Когда «рационализм» беспредметников вступает в весьма противоестественный союз с крайним патологическим психологизмом и истерическим экспрессионизмом, то плодом этой несчастной любви предстает «аналитическая школа» Филонова. Школа эта в своих декларациях, платформах и выступлениях велеречиво претендует на очень многое. Прежде всего, на научный подход, призванный анатомически расщеплять, разлагать действительность. Но действительность для «аналитика» Филонова это хаос, который может быть преодолен только через колоссальное напряжение особо «нутряного» (по Филонову выходит, что никак с этим «хаосом» не связанного) интеллекта. Действительность, ее реальное материальное воплощение для Филонова — мираж. Только «научно-интеллектуальный» подход, из субъективистского нутра художника растущий, в состоянии превратить миражную реальность в реальность «истинную», реальность создаваемую художником. По своему усмотрению художник разлагает мир на части, создает «формулу» ленинградского пролетариата, комсомольца, «формулу» мирового расцвета — нагромождение кристаллообразных объемов, среди которых разбросаны слабые намеки на человеческие очертания, на отдельные человеческие органы. Филонов рисует трехглазых, многоногих, многоруких людей, с головами и без голов. С другой стороны он рисует головы и лица людей, аналитически препарируя их «изнутри», сдирая с лиц кожу и населяя волокна мускулов какими то непонятными образованиями.

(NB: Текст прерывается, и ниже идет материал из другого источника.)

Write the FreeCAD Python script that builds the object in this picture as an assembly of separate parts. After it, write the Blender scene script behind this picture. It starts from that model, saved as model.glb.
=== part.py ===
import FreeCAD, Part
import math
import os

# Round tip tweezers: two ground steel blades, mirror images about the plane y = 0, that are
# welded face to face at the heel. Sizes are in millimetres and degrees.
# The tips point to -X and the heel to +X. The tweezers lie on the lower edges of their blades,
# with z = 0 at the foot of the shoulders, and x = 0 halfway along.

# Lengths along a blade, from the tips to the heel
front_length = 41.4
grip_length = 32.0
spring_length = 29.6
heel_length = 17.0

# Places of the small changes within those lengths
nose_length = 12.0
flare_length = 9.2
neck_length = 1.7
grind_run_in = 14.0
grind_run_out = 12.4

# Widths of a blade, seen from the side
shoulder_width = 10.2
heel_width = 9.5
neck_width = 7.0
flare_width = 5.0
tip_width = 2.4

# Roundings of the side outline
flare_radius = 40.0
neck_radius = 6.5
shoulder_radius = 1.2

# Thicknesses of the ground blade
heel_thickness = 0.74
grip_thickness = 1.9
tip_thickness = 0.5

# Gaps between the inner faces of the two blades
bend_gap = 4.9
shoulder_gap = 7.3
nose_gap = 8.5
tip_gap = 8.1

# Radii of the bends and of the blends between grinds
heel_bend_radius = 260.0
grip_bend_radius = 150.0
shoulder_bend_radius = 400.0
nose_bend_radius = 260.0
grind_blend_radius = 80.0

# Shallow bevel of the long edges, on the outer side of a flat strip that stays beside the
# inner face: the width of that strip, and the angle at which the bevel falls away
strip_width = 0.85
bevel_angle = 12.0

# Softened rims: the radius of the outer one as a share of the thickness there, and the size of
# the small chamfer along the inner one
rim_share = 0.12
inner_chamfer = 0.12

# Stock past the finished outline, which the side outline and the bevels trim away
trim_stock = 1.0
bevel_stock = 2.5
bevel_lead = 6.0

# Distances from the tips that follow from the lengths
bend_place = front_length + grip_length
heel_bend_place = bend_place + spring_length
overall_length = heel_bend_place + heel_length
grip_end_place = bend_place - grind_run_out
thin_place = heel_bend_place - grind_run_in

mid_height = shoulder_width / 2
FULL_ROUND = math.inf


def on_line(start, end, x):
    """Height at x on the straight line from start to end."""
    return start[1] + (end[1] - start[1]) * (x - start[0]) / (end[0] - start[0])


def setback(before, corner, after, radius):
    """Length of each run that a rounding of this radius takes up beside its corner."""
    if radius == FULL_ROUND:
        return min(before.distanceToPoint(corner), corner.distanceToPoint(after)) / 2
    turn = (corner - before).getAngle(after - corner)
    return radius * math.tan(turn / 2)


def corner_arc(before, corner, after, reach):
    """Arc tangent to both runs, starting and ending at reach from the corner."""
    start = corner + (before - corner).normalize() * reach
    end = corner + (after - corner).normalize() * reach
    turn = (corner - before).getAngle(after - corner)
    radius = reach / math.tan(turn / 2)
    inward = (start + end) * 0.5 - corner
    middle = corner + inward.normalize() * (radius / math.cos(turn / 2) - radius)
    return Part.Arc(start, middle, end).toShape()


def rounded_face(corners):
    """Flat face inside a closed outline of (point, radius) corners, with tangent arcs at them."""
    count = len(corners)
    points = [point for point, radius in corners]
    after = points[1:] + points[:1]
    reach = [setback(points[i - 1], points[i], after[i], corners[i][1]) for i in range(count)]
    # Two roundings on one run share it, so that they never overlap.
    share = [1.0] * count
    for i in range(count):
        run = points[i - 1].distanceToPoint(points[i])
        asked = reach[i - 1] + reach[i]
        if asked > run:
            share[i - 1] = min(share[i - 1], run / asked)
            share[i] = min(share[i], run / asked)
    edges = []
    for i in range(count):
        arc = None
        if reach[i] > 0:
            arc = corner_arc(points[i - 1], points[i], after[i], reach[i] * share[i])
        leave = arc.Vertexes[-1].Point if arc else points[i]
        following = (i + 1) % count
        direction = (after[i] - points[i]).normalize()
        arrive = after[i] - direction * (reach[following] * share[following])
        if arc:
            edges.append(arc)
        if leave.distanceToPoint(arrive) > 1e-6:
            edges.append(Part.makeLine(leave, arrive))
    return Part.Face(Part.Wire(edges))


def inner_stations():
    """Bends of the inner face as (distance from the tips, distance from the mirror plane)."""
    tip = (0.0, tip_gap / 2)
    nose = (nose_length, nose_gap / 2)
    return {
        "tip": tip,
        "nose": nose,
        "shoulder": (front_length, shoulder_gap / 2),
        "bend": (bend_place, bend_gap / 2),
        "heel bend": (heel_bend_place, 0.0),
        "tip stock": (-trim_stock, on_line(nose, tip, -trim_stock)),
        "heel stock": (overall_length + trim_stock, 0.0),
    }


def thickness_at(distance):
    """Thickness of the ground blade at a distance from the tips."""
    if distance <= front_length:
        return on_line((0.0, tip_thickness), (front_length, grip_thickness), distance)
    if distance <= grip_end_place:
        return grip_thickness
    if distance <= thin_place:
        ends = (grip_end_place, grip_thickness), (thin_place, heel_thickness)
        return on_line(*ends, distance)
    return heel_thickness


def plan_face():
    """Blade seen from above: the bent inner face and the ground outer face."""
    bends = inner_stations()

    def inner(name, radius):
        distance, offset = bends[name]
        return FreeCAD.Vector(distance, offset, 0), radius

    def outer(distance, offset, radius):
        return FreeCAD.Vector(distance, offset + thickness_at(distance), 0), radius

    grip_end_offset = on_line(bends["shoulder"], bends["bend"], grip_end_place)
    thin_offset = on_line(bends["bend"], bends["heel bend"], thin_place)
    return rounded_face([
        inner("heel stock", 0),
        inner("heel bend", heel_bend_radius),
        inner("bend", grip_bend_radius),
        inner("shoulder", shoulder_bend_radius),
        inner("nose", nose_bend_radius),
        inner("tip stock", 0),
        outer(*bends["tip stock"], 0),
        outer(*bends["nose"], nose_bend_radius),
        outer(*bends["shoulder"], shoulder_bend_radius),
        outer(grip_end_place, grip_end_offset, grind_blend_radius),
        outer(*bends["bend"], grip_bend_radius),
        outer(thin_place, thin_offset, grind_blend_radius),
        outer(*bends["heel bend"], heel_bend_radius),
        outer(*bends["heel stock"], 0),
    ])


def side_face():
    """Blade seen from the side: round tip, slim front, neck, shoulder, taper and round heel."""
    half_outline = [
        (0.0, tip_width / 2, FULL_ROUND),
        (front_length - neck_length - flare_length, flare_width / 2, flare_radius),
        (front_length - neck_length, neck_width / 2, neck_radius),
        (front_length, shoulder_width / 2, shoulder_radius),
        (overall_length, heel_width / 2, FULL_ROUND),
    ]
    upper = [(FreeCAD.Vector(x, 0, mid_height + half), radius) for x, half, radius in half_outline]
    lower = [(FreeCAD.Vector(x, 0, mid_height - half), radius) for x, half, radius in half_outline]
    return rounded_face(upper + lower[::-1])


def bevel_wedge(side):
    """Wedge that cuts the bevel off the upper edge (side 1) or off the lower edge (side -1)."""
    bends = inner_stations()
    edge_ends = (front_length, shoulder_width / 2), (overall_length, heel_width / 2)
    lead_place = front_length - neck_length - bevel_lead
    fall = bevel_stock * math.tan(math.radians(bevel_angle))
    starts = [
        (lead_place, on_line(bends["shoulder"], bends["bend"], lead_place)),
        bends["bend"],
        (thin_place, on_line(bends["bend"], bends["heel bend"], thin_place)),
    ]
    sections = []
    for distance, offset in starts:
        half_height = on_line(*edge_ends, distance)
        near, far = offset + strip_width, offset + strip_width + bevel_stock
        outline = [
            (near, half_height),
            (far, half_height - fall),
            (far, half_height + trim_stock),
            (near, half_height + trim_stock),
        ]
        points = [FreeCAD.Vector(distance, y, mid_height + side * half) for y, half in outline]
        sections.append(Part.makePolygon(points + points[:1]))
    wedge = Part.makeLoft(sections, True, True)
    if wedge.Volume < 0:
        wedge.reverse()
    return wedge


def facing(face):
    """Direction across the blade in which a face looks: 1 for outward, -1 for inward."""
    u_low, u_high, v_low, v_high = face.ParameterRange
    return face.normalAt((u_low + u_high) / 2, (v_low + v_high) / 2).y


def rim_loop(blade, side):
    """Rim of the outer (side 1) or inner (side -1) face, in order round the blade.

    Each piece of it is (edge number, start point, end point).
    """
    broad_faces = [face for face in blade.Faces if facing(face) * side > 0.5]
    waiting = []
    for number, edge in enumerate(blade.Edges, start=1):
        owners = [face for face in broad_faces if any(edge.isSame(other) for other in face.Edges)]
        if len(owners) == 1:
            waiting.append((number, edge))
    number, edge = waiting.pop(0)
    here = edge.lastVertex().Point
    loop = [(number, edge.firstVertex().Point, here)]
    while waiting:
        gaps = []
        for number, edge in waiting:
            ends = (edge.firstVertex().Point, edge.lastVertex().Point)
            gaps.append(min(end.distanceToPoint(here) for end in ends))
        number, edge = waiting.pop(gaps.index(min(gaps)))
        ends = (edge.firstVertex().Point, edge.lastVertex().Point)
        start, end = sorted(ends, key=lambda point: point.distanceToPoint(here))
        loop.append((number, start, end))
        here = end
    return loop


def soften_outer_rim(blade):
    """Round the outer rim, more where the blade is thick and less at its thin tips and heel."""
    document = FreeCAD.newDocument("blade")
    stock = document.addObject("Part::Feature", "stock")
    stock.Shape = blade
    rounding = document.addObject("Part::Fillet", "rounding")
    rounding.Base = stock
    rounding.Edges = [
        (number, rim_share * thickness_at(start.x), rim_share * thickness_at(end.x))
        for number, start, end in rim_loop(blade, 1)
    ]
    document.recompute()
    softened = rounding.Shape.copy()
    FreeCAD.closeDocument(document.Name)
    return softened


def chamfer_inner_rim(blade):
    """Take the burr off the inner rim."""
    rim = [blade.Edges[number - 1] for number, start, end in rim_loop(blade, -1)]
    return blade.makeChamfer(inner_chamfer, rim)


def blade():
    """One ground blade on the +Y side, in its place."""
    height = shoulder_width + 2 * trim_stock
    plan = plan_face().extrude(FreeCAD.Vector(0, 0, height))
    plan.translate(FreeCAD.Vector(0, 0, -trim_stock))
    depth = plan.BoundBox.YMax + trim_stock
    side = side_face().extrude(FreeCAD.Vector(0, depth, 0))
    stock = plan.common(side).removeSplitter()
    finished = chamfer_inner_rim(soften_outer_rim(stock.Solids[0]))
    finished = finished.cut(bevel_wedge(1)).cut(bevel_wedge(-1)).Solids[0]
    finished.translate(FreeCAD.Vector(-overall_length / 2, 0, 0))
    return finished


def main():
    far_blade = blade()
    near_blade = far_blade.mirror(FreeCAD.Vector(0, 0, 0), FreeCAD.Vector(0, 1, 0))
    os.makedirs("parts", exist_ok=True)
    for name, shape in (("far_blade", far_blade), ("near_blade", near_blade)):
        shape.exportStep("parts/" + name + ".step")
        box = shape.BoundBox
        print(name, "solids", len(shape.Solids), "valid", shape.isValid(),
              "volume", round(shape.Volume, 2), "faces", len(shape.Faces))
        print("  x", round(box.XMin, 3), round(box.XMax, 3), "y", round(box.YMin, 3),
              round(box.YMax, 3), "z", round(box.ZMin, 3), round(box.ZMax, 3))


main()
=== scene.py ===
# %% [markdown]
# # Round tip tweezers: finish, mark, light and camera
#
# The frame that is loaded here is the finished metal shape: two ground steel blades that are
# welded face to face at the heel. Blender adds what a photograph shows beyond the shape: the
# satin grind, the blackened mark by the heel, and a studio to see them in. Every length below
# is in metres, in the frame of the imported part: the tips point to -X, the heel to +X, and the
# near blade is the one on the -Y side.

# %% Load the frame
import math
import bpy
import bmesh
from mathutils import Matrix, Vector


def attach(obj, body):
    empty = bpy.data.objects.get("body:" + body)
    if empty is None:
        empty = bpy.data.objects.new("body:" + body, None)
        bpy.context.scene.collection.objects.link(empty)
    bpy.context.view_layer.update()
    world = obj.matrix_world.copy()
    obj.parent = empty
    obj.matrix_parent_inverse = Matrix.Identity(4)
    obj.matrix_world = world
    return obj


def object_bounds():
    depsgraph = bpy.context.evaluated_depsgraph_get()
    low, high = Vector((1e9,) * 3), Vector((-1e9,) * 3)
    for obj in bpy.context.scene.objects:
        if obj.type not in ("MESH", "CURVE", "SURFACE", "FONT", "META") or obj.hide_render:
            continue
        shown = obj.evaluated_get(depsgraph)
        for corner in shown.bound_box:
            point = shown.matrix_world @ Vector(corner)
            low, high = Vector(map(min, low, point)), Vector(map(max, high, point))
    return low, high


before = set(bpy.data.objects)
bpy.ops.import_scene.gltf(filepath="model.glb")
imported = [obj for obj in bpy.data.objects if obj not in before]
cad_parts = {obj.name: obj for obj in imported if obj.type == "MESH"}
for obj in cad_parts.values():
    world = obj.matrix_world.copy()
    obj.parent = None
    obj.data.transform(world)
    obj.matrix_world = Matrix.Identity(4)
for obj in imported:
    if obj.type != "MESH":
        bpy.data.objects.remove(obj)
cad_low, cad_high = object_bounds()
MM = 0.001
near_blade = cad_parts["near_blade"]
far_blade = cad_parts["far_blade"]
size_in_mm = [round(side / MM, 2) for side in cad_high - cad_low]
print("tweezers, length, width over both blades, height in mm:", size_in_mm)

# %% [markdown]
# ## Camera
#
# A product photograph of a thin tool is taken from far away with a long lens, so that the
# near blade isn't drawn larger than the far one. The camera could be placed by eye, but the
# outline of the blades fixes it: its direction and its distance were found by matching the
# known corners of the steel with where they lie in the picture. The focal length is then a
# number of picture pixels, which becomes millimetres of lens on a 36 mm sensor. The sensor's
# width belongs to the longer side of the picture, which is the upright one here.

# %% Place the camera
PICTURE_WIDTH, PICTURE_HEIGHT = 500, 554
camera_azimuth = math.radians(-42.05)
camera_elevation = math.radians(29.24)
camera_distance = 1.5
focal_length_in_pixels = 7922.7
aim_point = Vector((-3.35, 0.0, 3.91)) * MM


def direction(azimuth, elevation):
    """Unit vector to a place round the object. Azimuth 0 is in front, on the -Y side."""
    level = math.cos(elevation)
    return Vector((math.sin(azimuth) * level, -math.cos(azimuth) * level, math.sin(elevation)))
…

В лице филоновщины мы имеем совершенно реакционное направление, чудовищную помесь метафизики с вульгарным материализмом, прикрытую псевдонаучностью. Филонов отражает предельную растерянность перед действительностью, это художник, тянущий в маразм и явно перекликающийся со своими реакционно-мистическими западно-европейскими собратьями.
V
Таким образом формалистское живописное творчество определяется, обусловливается идеалистическим видением мира. Всевозможные оттенки субъективного идеализма в нем доминируют, переплетаясь с чисто созерцательным материализмом, доходя на крайних полюсах своего выявления до самой махровой метафизики.

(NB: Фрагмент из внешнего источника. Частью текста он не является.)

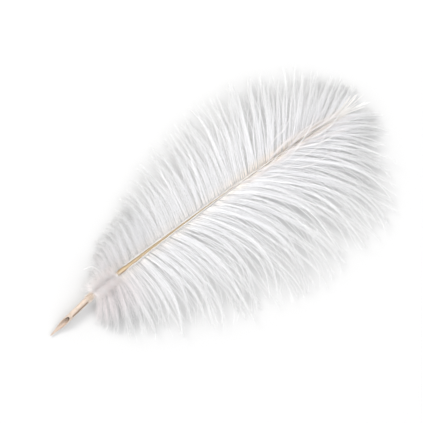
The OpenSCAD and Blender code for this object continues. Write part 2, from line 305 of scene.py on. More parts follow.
def plumeKeratin():
    # bleached ostrich barbs: keratin threads too thin to shine one by one, so they read as soft white,
    # each with the tint that its own vertices carry
    material, tree, shader = newMaterial("bleached ostrich barb keratin")
    tint = add(tree, "ShaderNodeAttribute", {"attribute_name": "tint"}).outputs["Color"]
    place = add(tree, "ShaderNodeTexCoord").outputs["Object"]
    cloud = add(tree, "ShaderNodeTexNoise", {"Scale": 160.0, "Detail": 3.0}, {"Vector": place})
    faint = add(tree, "ShaderNodeMapRange", {"To Min": 0.975, "To Max": 1.0},
                {"Value": cloud.outputs["Fac"]})
    shown = add(tree, "ShaderNodeVectorMath", {"operation": "SCALE"},
                {0: tint, "Scale": faint.outputs["Result"]})
    tree.links.new(shown.outputs["Vector"], shader.inputs["Base Color"])
    shader.inputs["Roughness"].default_value = 0.7
    shader.inputs["IOR"].default_value = 1.54
    shader.inputs["Sheen Weight"].default_value = 0.15
    shader.inputs["Subsurface Weight"].default_value = 0.7
    shader.inputs["Subsurface Radius"].default_value = (0.002, 0.002, 0.002)
    return material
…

Формалистский фронт очень неоднороден и говорить о нем надо весьма диференцированно, тщательно анализируя путь развития каждого из художников-формалистов (это дело специальных монографических работ.) Если, скажем, в лице Барто мы имеем застывшую формалистскую систему, у Филонова — наличие откровенно реакционной платформы, консервированное эпигонство у Малевича, Клюна и Суетна, то у Шевченко, у Штеренберга (особенно в акварельных работах) есть какие-то попытки выйти из порочного круга. У двух сходных по своему творческому методу художников — Тышлера и Лабаса — намечается расхождение: у Лабаса реалистические элементы явно начинают проникать в пока еще формалистское творчество. Тоже надо сказать об Удальцевой по отношению к Древину.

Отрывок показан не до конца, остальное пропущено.